Bank foreclosing? Try one of these options

"If someone has experienced a hardship that has led to increasing expenses or decreasing income, which has led to an inability to make their mortgage payment, the door is open to exploring the options for modification," Sahnger says.

According to Sahnger, a good modification reduces the monthly payment by about 25 percent to 30 percent, with $500 per month left over for disposable income. The Obama plan calls for modifications that leave homeowners with a total monthly mortgage debt of 31 percent or less of the borrower's gross income.

Achieving that goal requires a lot of personal information, says Charles Hokanson, a lawyer in Long Beach, Calif., who likens the modification process to compiling financials for a full-document loan or a bankruptcy.

Who do you work with for a modification?

With any loan modification, one simple question emerges: How much does this cost?

The answer ranges from free to a few thousand dollars and depends on who you use.

Walker says homeowners should start with a counselor approved by the U.S. Department of Housing and Urban Development. Ideally that counselor will also have been certified by NeighborWorks America, a national nonprofit based in Washington, D.C., that specializes in coordinating community-based revitalization efforts.

Another resource Walker recommends is Hope Now, based in Washington, D.C., which is an alliance between HUD-approved counseling agents, mortgage companies, investors and other mortgage-market participants that provides homeowners with free foreclosure prevention assistance.

But the nonprofit route has its pros and cons.

HUD-approved counselors will cut through a lot of red tape and provide an impartial assessment of the situation by acting as a moderator between the bank and the homeowner, Walker says.

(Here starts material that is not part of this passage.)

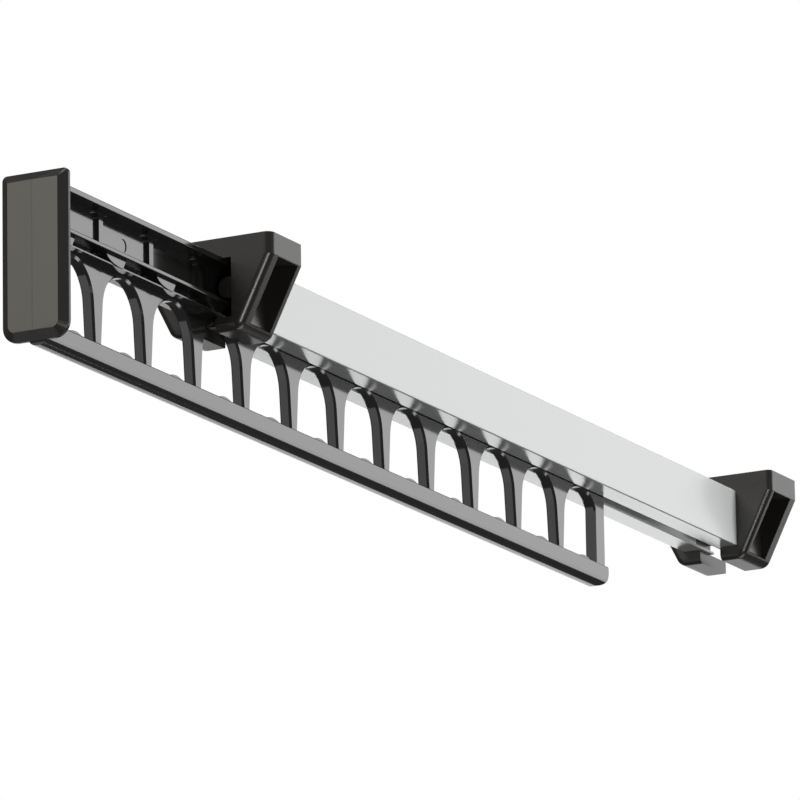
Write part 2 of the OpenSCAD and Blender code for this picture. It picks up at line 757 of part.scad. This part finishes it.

But Hokanson says they can't solve every case. "They only work if a bank is willing to talk, which isn't always the case, and they aren't in a position to handle cases that fall outside of the typical modification," he says.

Only attorneys, for example, can determine if any terms in the original loan violated the Truth in Lending Act, Hokanson says.


"As the mortgage bubble grew, a lot of people were taken advantage of and cheated. And for those people, relief is going to come from a lawyer, if it's going to come at all," he says.

Homeowners should look for lawyers with a background in foreclosures, real estate and bankruptcy.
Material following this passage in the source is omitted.